2. Embedded Payments and Transaction Services
The company’s unified payments strategy, now consolidated under a single leader, is driving operational efficiency and new transaction growth. Embedded payments are being integrated across utility billing, courts, licensing, and tax platforms, with merchant fees increasingly shifting to a gross revenue model. This strategic focus is expected to sustain low double-digit transaction growth, excluding the Texas contract impact.
3. AI-Enabled Public Sector Solutions
AI is being woven into Tyler’s product suite, with practical, deeply integrated use cases prioritized over bolt-on tools. The Resident AI Assistant is live in six states, and agentic AI capabilities are entering early access in core platforms. Tyler’s approach leverages its domain expertise and trusted client relationships, creating high barriers to entry for competitors.
4. Capital Allocation and M&A Discipline
Record free cash flow and a strong balance sheet are enabling Tyler to pursue both strategic M&A and a $1 billion share repurchase program. Management sees a more attractive M&A environment emerging as valuations reset, but remains disciplined, targeting deals that expand capabilities and market reach, such as the pending For the Record acquisition in digital court recording.
5. State Sales Team and Market Expansion
The build-out of a dedicated state sales team is unlocking larger, multi-division deals and broadening Tyler’s reach in the enterprise public sector market. Early results are promising, with notable wins in corrections and statewide solutions, positioning Tyler for continued expansion in high-value, complex opportunities.
Key Considerations
This quarter’s results reinforce Tyler’s strategic transition from legacy software to a modern, cloud-first public sector platform.
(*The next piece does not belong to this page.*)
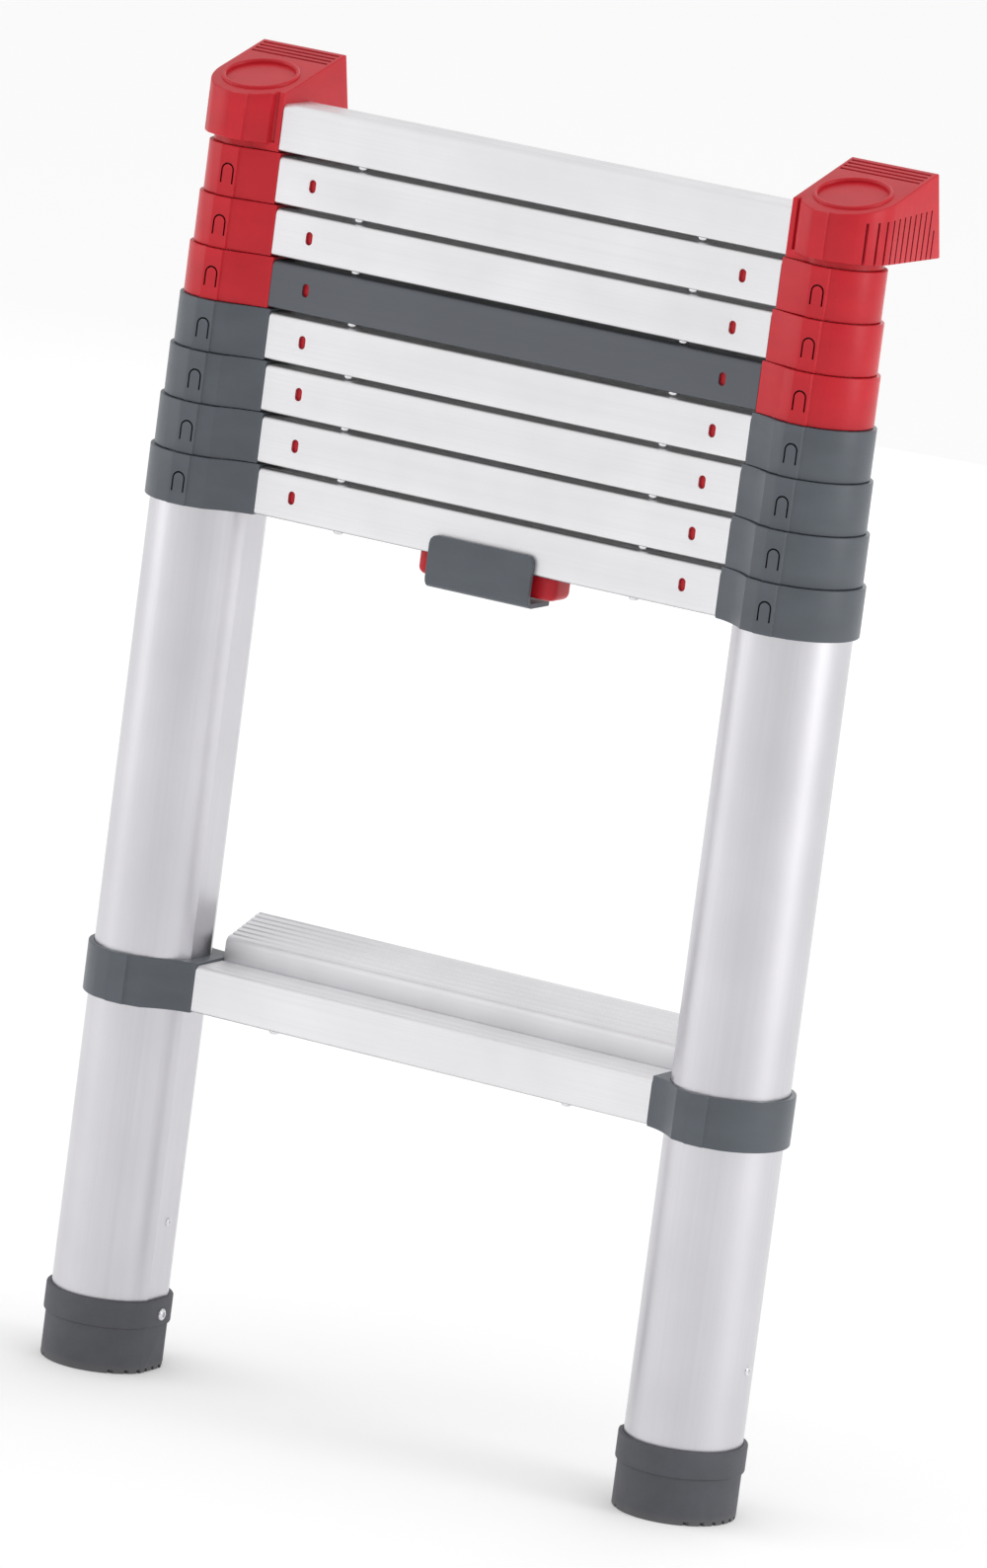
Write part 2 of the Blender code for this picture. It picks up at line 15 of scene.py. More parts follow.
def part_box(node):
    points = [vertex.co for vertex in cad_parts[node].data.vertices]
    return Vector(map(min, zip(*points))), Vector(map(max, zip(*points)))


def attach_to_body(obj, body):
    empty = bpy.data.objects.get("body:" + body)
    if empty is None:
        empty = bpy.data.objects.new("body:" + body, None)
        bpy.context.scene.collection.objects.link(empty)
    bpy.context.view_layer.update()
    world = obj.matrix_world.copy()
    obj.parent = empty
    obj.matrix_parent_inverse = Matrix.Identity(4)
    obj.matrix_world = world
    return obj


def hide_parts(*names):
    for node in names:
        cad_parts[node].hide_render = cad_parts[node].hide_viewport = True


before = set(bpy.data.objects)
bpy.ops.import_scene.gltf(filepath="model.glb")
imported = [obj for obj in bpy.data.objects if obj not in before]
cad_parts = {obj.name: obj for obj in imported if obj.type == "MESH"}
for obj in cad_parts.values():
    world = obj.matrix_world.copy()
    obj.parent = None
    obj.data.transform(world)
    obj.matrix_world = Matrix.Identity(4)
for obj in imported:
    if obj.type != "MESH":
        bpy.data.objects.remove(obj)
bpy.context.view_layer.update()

The company’s execution on SaaS flips, embedded payments, and AI integration is driving a higher-quality revenue mix and expanding its competitive moat.
Key Considerations:
- Cloud Migration Leverage: Sustained SaaS flip momentum is increasing recurring revenue visibility and supporting margin expansion.
- Payments Integration Depth: Unified payments are driving transaction growth, but penetration still varies by product line, leaving significant runway.
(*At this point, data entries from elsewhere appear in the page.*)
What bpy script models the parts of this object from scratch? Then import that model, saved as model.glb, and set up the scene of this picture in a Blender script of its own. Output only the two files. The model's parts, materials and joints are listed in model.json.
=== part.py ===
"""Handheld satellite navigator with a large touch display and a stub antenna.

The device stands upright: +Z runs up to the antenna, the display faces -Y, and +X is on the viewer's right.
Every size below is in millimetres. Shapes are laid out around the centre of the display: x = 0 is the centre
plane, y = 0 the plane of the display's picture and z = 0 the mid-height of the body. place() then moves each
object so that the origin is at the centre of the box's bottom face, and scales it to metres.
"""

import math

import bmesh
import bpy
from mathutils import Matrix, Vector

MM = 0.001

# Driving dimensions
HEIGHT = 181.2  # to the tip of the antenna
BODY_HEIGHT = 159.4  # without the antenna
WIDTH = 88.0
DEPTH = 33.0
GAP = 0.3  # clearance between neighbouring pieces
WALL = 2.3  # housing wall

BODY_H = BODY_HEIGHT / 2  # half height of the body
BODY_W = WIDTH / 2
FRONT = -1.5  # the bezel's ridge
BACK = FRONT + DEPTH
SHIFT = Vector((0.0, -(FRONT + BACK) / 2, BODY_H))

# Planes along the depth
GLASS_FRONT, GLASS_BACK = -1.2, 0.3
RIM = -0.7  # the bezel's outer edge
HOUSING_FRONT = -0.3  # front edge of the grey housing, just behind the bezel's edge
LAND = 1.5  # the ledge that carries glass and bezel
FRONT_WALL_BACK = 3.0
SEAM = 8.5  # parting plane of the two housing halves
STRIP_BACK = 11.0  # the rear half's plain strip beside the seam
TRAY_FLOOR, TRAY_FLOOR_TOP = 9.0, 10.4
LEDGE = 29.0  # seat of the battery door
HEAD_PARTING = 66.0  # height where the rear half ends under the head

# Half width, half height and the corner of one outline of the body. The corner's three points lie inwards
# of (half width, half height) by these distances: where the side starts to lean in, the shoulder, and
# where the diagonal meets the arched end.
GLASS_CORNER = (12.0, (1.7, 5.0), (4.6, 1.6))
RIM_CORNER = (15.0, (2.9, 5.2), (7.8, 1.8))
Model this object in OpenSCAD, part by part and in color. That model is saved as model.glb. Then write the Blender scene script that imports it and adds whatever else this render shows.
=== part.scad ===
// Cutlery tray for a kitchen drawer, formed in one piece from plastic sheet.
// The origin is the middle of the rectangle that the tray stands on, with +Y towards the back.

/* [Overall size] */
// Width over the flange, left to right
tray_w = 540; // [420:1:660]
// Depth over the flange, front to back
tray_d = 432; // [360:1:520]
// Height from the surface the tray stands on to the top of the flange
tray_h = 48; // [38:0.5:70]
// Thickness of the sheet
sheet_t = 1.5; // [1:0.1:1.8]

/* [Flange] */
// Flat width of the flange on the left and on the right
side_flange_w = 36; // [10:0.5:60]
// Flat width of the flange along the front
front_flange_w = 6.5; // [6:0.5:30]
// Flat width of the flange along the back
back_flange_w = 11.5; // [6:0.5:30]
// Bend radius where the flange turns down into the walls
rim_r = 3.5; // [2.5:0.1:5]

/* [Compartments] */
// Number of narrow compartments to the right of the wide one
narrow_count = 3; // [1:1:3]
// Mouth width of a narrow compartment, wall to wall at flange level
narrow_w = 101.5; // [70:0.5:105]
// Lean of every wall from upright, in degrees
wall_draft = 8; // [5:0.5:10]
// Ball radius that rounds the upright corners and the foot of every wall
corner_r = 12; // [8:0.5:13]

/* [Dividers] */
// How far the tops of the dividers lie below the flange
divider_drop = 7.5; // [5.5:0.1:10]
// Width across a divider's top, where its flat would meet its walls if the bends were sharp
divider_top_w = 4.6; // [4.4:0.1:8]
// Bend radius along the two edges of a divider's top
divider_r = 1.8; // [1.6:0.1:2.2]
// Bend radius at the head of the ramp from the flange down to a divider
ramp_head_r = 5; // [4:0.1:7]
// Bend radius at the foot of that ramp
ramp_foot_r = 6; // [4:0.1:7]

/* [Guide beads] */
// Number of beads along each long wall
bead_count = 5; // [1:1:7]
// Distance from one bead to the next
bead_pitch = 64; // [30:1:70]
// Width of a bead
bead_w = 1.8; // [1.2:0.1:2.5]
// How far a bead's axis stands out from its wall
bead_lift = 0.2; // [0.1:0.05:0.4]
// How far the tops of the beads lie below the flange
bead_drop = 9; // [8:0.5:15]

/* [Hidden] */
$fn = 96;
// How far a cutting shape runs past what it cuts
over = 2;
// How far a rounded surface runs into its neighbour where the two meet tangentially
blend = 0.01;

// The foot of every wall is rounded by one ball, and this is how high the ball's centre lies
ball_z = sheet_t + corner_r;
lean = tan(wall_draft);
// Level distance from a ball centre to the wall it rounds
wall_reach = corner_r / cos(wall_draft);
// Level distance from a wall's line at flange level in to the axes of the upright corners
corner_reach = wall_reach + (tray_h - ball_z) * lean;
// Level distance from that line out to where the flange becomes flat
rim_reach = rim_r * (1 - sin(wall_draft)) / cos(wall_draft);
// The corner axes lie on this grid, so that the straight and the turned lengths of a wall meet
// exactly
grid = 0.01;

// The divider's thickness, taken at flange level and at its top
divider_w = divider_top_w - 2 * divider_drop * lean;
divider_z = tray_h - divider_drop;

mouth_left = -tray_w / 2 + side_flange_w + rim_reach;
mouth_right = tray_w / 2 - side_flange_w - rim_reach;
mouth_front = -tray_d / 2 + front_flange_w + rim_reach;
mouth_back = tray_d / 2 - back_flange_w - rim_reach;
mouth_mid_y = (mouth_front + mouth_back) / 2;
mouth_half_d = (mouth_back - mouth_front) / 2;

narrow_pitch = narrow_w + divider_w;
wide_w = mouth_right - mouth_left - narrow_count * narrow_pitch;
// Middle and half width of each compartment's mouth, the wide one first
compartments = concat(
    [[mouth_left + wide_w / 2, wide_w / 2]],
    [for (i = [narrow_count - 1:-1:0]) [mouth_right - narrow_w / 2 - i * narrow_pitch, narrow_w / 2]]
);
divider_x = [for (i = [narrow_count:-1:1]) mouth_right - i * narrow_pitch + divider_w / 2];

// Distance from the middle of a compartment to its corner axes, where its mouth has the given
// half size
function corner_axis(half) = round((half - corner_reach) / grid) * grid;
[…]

- AI Differentiation: Tyler’s embedded, domain-specific AI approach is resonating with public sector clients wary of generic solutions.
- Capital Allocation Flexibility: The combination of robust free cash flow and a reset M&A market gives Tyler strategic optionality for growth and returns.
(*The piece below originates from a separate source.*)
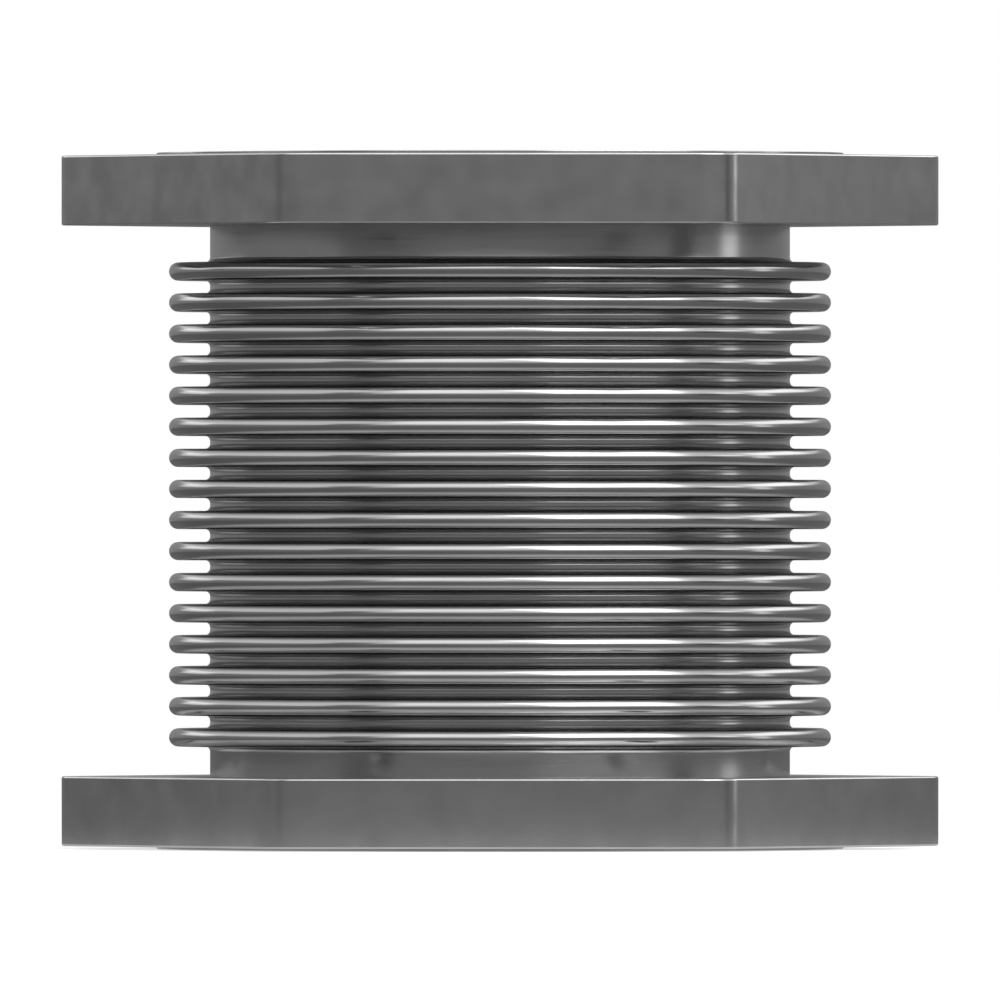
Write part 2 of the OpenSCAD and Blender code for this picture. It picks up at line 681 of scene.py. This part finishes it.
@dataclass
class FlangePlate:
    """One hexagonal plate: six round corners about bolt holes, eased edges and a wide bore.

    Attributes:
        end: Which end of the tube it is on.
        low: Height of its lower face.
        high: Height of its upper face.
        bolt_circle_r: Radius of the circle of its bolt holes.
        hole_r: Radius of a bolt hole.
        corner_r: Radius of its corners.
        bore_r: Radius of its bore.
        bore_relief: How far the bore's outer mouth is opened, for the bend of the lap.
        edge_ease: Width of the ease on its edges.
        ease_segments: How many faces lie across that ease.
        ease_above: The least angle of an edge that is eased, in degrees.
        smooth_below: The greatest angle that is shaded smooth, in degrees.
        flat_within: Faces that turn by less than this become one, in degrees.
        sides: How many corners it has.
        corner_steps: Sides of the discs that its corners are stretched round.
        bore_steps: Sides of the bore.
        hole_steps: Sides of a bolt hole.
    """

    end: Lap
    low: float
    high: float
    bolt_circle_r: float
    hole_r: float
    corner_r: float
    bore_r: float
    bore_relief: float = 1.3 * MM
    edge_ease: float = 0.45 * MM
    ease_segments: int = 3
    ease_above: float = 60.0
    smooth_below: float = 35.0
    flat_within: float = 1.0
    sides: int = 6
    corner_steps: int = 96
    bore_steps: int = 192
    hole_steps: int = 48

    @property
    def middle(self) -> float:
        """Height of the plate's mid-plane."""
        return (self.low + self.high) / 2

    @property
    def thickness(self) -> float:
        """Thickness of the plate."""
        return self.high - self.low

    @property
    def drill_height(self) -> float:
        """Height of a cutter that goes right through the plate."""
        return self.thickness * 2

    def bolt_centres(self) -> list[Vector]:
        """Work out the centres of the corners, which are those of the bolt holes.

        Returns:
            The centres, at the mid-plane, the first on the X axis.
        """
        radius, middle = self.bolt_circle_r, self.middle
        turns = [math.tau * i / self.sides for i in range(self.sides)]
        return [Vector((radius * math.cos(a), radius * math.sin(a), middle)) for a in turns]

    def posts(self, name: str, steps: int, radius: float, height: float) -> bpy.types.Object:
        """Stand one upright cylinder in each corner, and join them.

        Args:
            name: The name of the joined object.
            steps: Sides of a cylinder.
            radius: Its radius.
            height: Its height.

        Returns:
            The joined object.
        """
        start_afresh()
        cylinders = []
        for centre in self.bolt_centres():
            bpy.ops.mesh.primitive_cylinder_add(
                vertices=steps, radius=radius, depth=height, location=centre
            )
            cylinders.append(bpy.context.object)
        for cylinder in cylinders:
            cylinder.select_set(True)
        bpy.ops.object.join()
        return name_new(name)

    def blank(self) -> bpy.types.Object:
        """Stretch a skin round six discs, one in each corner.

        Returns:
            The plate before it is bored.
        """
        name = f"{self.end.value}_plate"
        plate = self.posts(name, self.corner_steps, self.corner_r, self.thickness)
        for _ in PlateSlot:
            plate.data.materials.append(None)
        settle(plate)
        bpy.ops.object.mode_set(mode="EDIT")
        bpy.ops.mesh.select_all(action="SELECT")
        bpy.ops.mesh.convex_hull()
        bpy.ops.mesh.select_all(action="SELECT")
        bpy.ops.mesh.dissolve_limited(angle_limit=math.radians(self.flat_within))
        bpy.ops.object.mode_set(mode="OBJECT")
        return plate

    def bore(self, plate: bpy.types.Object) -> None:
        """Bore the plate, and relieve the bore's outer mouth for the bend of the lap.

        Args:
            plate: The plate.
        """
        start_afresh()
        bpy.ops.mesh.primitive_cylinder_add(
            vertices=self.bore_steps,
            radius=self.bore_r,
            depth=self.drill_height,
            location=(0, 0, self.middle),
        )
        cut(plate, name_new("bore_cutter"))
        start_afresh()
        wide = self.bore_r + 2 * self.bore_relief
        at_low = self.end is Lap.LOWER
        bpy.ops.mesh.primitive_cone_add(
            vertices=self.bore_steps,
            radius1=wide if at_low else self.bore_r,
            radius2=self.bore_r if at_low else wide,
            depth=2 * self.bore_relief,
            location=(0, 0, self.low if at_low else self.high),
        )
        cut(plate, name_new("relief_cutter"))

    def build(self) -> bpy.types.Object:
        """Model the plate.

        Returns:
            The finished plate.
        """
        plate = self.blank()
        self.bore(plate)
        cut(plate, self.posts("drills", self.hole_steps, self.hole_r, self.drill_height))
        make_active(plate)
        bpy.ops.object.shade_smooth_by_angle(angle=math.radians(self.smooth_below))
        eased = ease(plate, self.edge_ease, self.ease_segments, self.ease_above)
        eased.use_clamp_overlap = False
        eased.harden_normals = True
        # The eased edges take the lighter steel that paints their highlight.
        eased.material = PlateSlot.EDGES.value
        apply_all(plate)
        return plate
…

- Texas Contract Roll-Off: The end of this large, low-margin contract is a headwind for reported transaction revenue, but underlying transaction growth remains strong.
Risks
Key risks include public sector budget constraints, competitive encroachment from larger cloud and AI providers, and execution risk in scaling new products and payments integrations. The roll-off of the Texas contract creates near-term transaction revenue headwinds, while the timing of large SaaS flips and state deals can create quarterly volatility. Regulatory approval and integration of acquisitions, such as For the Record, also present potential challenges.
Forward Outlook
For Q1 2026, Tyler guided to:
- Total revenue between $2.5 billion and $2.55 billion for the full year
- Non-GAAP EPS between $12.40 and $12.65
For full-year 2026, management expects:
- SaaS revenue growth of 20.5% to 22.5%
- Transaction revenue growth of 5% to 7% (10% to 12% excluding Texas contract)
- Free cash flow margin of 26% to 28%
- R&D investment of $242 million to $247 million, with increased focus on cloud and AI
Management cited robust pipeline activity, elevated RFP volumes, and strong renewal rates as supporting continued growth. The For the Record acquisition and any future M&A are not included in current guidance.
- Majority of SaaS growth is already booked, with flips and new logos adding incremental upside
- Transaction revenue growth will normalize to low double digits post-Texas contract
Takeaways
Tyler’s Q4 results highlight the accelerating shift to cloud, with SaaS flips and embedded payments driving recurring revenue and margin gains.
- Cloud Migration Is Compounding: SaaS flips and high attach rates are structurally increasing Tyler’s recurring revenue, with the largest migrations still ahead.
- Payments and AI Are Expanding the Moat: Unified payments and practical, embedded AI are deepening client relationships and creating new growth vectors.
- Capital Strength Enables Optionality: Record cash flow supports both opportunistic M&A and a significant buyback, positioning Tyler for strategic flexibility in a dynamic market.
Conclusion
Tyler Technologies enters 2026 with accelerating SaaS momentum, expanding payment integration, and a resilient financial foundation. The company’s disciplined execution and strong visibility into booked growth support its long-term outlook, while its evolving product suite and capital allocation strategy position it to capitalize on industry transformation and market dislocation.
Industry Read-Through
Tyler’s record SaaS flips and embedded payments growth reflect a broader public sector shift toward cloud-native, integrated platforms. The company’s experience shows that domain expertise, data access, and trusted client relationships are critical barriers to entry as AI becomes table stakes in government software. Other public sector and vertical SaaS providers should note the importance of unified payments strategies and practical AI integration over generic solutions. The end of large, low-margin contracts like Texas signals a sector-wide move toward higher-quality revenue and margin profiles, while capital discipline and strategic M&A will increasingly differentiate winners as valuation resets unlock new opportunities.